Task requirements:
Take every line from the listing below that contains "object".

Records for this task:
□ □ □ □

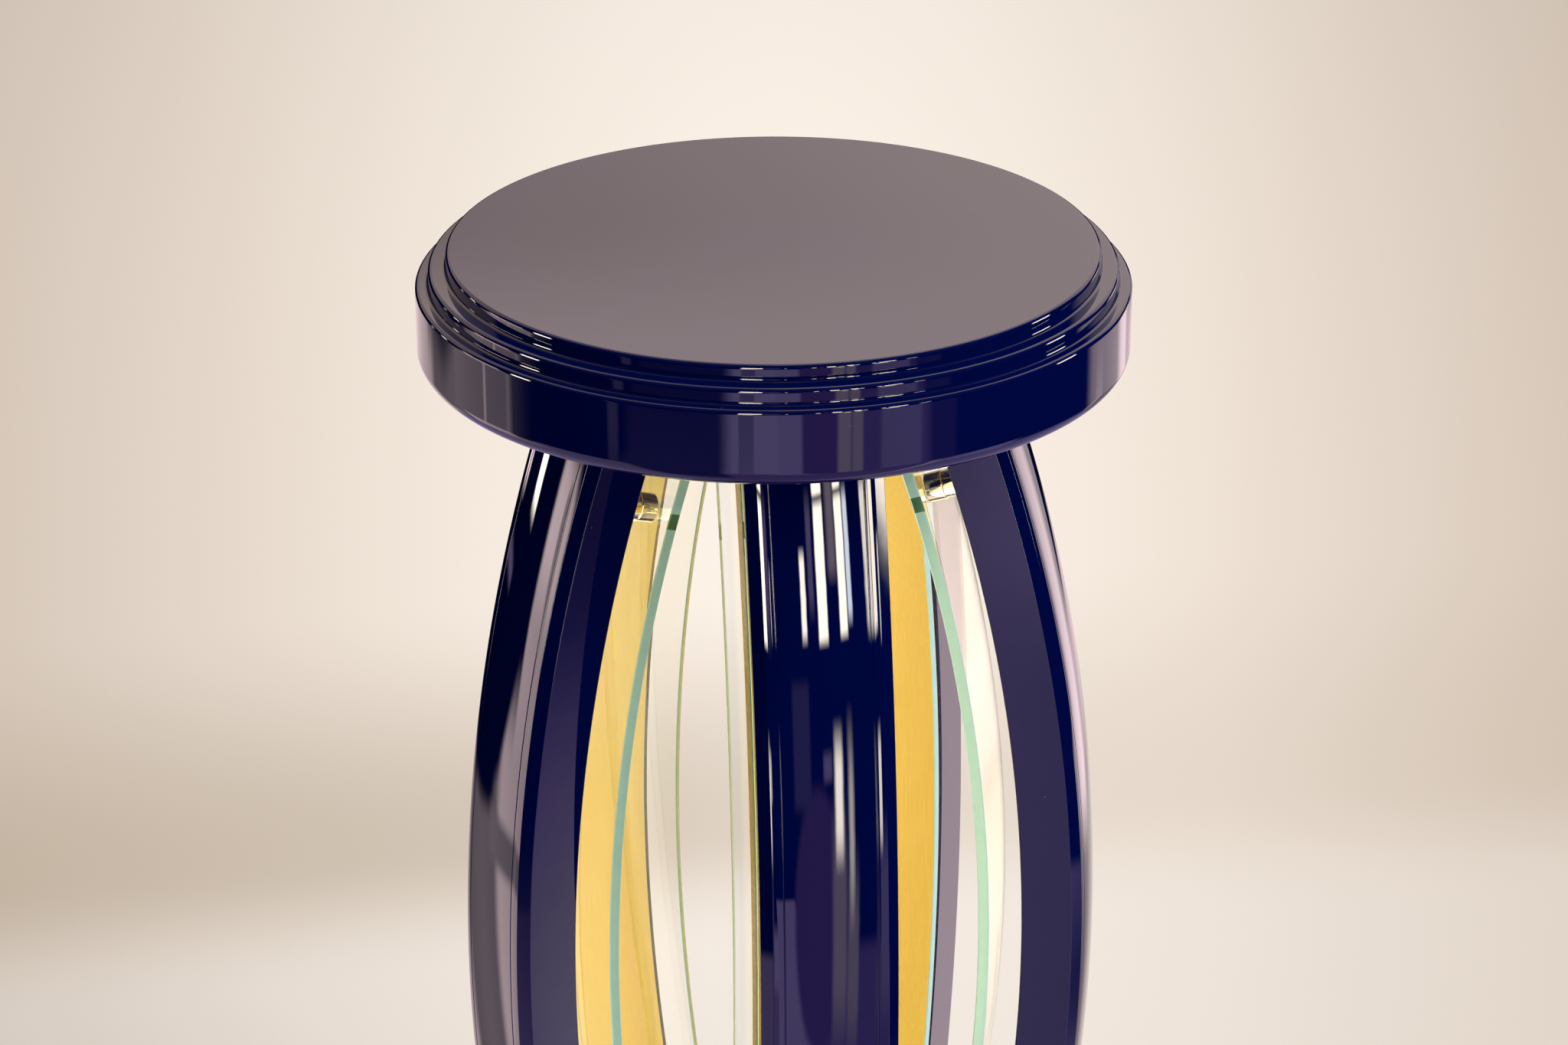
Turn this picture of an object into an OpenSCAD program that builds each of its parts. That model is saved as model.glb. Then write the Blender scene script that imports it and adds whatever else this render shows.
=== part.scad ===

□ □ □ □

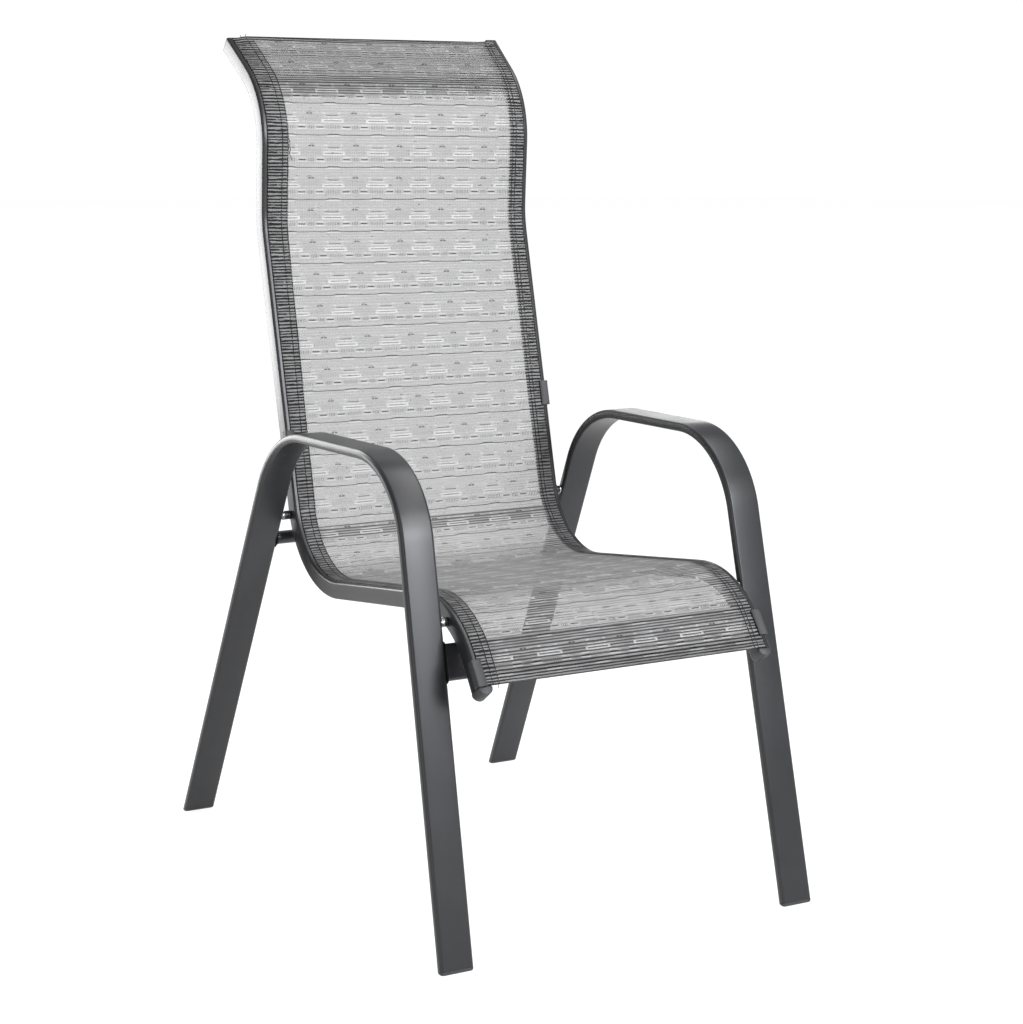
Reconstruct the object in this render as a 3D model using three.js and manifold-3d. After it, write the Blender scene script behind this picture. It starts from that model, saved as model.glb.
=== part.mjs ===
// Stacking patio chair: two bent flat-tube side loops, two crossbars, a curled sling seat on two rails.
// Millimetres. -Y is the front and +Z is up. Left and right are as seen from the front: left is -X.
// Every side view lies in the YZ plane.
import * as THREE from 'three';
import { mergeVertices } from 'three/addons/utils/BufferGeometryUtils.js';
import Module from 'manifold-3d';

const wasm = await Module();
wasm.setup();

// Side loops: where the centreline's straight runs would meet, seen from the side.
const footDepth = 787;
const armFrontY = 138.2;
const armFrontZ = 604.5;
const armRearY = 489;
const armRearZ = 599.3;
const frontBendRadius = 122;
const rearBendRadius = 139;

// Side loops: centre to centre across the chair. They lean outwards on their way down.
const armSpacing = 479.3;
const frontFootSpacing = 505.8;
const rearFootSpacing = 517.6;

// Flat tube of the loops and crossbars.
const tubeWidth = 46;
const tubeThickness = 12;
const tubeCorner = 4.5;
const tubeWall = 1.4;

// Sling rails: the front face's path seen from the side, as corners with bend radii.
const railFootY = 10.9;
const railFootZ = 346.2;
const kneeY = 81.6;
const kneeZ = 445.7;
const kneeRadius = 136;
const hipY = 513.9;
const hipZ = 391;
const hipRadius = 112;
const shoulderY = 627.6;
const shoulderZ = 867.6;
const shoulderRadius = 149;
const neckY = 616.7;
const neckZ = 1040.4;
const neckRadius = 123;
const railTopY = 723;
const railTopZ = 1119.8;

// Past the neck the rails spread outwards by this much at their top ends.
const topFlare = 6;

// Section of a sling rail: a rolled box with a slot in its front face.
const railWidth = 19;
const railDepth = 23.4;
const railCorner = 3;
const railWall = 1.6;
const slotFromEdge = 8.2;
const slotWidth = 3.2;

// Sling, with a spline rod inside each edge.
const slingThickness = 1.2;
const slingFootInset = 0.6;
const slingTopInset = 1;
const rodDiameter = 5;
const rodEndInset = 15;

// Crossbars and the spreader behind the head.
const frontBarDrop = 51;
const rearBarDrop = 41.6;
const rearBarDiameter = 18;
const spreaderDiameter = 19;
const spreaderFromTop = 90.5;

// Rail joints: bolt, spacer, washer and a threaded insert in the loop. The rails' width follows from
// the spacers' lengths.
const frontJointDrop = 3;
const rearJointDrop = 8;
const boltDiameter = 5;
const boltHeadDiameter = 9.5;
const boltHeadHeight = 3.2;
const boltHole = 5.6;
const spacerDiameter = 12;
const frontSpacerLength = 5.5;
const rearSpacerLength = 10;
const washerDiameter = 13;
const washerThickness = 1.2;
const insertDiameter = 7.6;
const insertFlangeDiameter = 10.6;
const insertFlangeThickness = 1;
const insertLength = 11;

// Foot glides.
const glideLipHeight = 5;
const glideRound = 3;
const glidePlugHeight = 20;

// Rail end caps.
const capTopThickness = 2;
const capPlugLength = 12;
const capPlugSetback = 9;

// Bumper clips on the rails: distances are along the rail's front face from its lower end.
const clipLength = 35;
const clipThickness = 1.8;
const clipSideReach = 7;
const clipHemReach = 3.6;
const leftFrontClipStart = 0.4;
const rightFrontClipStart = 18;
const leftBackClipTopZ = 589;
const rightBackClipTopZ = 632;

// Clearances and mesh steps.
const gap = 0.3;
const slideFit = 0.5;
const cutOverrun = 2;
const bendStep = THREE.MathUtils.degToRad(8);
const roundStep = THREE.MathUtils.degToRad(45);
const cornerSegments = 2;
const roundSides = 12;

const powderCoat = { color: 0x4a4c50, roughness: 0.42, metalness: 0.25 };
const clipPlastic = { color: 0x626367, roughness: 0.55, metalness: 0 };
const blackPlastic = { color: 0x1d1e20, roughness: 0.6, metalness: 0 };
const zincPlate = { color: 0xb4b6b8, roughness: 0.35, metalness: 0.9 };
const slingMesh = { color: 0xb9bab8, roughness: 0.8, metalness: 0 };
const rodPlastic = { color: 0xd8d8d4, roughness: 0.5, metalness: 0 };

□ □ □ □

Full solution:
Turn this picture of an object into an OpenSCAD program that builds each of its parts. That model is saved as model.glb. Then write the Blender scene script that imports it and adds whatever else this render shows.
Reconstruct the object in this render as a 3D model using three.js and manifold-3d. After it, write the Blender scene script behind this picture. It starts from that model, saved as model.glb.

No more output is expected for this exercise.